I used to love ordering pizza for delivery, and I'd give like 5-10 bucks as a tip which might be 30 or 50% just depending. But now nobody does their own delivery anymore, I pay extra for the food because they're outsourcing to Door Dash, and it takes two hours to get a pizza.

Delivery is dead as far as I can tell. All that's left is going through the fast food drive-through which is like 12-15 bucks nowadays. I'd rather just eat at home.

The only time I go out nowadays is when I'm with a friend.

[–] JWBananas@lemmy.world 6 points 12 hours ago* (last edited 12 hours ago)

I pay extra for the food because they're outsourcing to Door Dash, and it takes two hours to get a pizza.

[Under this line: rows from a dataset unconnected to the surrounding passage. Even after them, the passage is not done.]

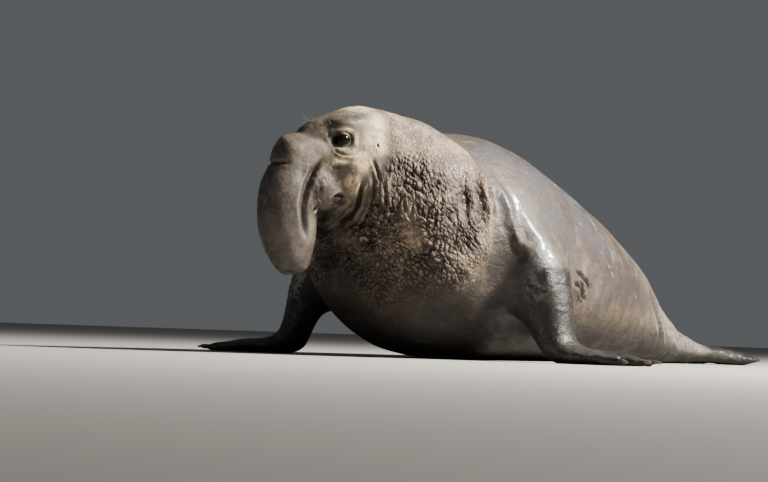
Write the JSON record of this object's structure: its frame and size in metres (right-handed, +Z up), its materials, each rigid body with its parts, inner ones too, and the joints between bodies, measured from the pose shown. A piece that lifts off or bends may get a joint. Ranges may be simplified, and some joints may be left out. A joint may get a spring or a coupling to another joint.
{
  "type": "elephant seal model",
  "caption": "Life-size model of a bull elephant seal, propped on its fore flippers, with its head raised and turned and its long nose hanging.",
  "frame": {"origin": "middle of the bounding box, on the floor that the belly and fore flippers rest on", "axes": "+Z up; the seal faces -Y, with its left side at +X and its hind flippers at +Y"},
  "size_m": [2.4426, 3.7077, 1.1342],
  "materials": {
    "hide": "short-haired grey-brown hide, pale and wrinkled on the chest, damp in places",
    "keratin": "dark horn",
    "eye": "wet, nearly black"
  },
  "bodies": {
    "root": {"head": "hide", "proboscis": "hide", "lower_jaw": "hide", "neck": "hide", "chest": "hide", "torso": "hide", "loins": "hide", "hips": "hide", "tail": "hide", "hind_flipper_left": "hide", "upper_arm_left": "hide", "forearm_left": "hide", "fore_flipper_left": "hide", "hind_flipper_right": "hide", "upper_arm_right": "hide", "forearm_right": "hide", "fore_flipper_right": "hide", "claw_left_1": "keratin", "claw_left_2": "keratin", "claw_left_3": "keratin", "claw_left_4": "keratin", "claw_left_5": "keratin", "claw_right_1": "keratin", "claw_right_2": "keratin", "claw_right_3": "keratin", "claw_right_4": "keratin", "claw_right_5": "keratin", "eye_left": "eye", "eye_right": "eye"}
  },
  "joints": []
}
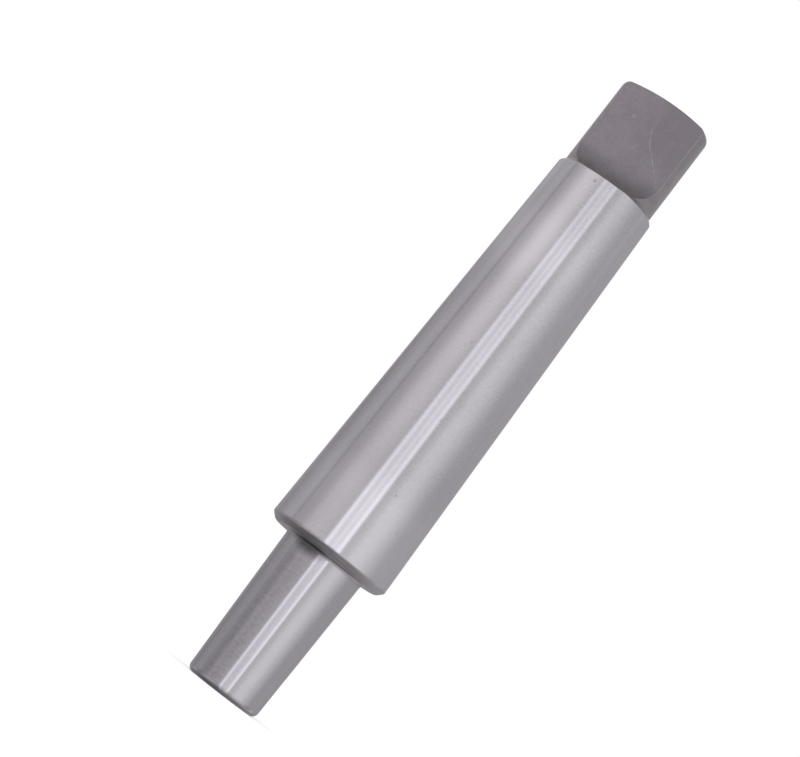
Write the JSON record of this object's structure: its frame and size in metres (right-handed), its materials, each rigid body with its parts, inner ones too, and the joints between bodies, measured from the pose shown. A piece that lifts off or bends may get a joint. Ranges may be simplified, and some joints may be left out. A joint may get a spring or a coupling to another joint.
{
  "type": "drill chuck arbor",
  "caption": "One-piece steel arbor: a long self-holding taper shank with a flat milled tang, and a short taper that carries a drill chuck.",
  "frame": {"origin": "centre of the small end face of the chuck taper, on which the arbor stands", "axes": "+Z along the axis towards the tang; the tang's flats face -Y and +Y"},
  "size_m": [0.024, 0.024, 0.1303],
  "materials": {
    "steel": "fine ground tapers, turned chamfers, matt unground tang"
  },
  "bodies": {
    "root": {"arbor": "steel"}
  },
  "joints": []
}
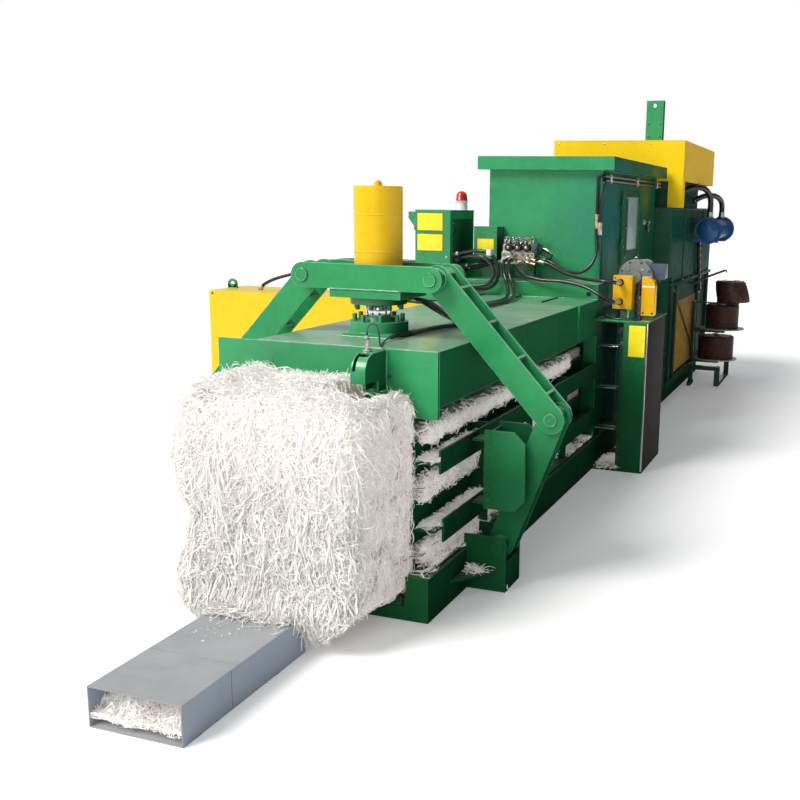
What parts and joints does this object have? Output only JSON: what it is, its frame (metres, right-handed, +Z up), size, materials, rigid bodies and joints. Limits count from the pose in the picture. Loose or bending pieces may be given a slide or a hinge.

It takes 2 hours because they're sending a bid to drivers for your delivery contract, which may also include someone else's delivery on the same route, for a base pay of $2 plus your tip. After enough drivers decline that, they add 25 cents and send it around again. This process repeats until someone (hopefully) eventually accepts it. And – whoops – the merchant''s contract with DoorDash requires the driver to have a pizza bag. So the bid only even gets seen by the subset of drivers who do.

That's $2, plus your tip. And that's if the merchant was nice enough to actually pass that tip along when they outsourced the delivery. They aren't contractually required to do so, and some don't.

As an unpaid independent contractor, if I can see it's an outsourced order (placed through the merchant instead of through the delivery marketplace), I won't even accept it, because it's also going to mean losing 10-20 minutes of unpaid time standing around waiting for the merchant (who sent out the contract way too early) to actually start making your pizza, that they already lied about being ready when they sent a notification to you and to me. It's nearly always a disaster.

Edit to add: Just order from Domino's, they do everything in-house.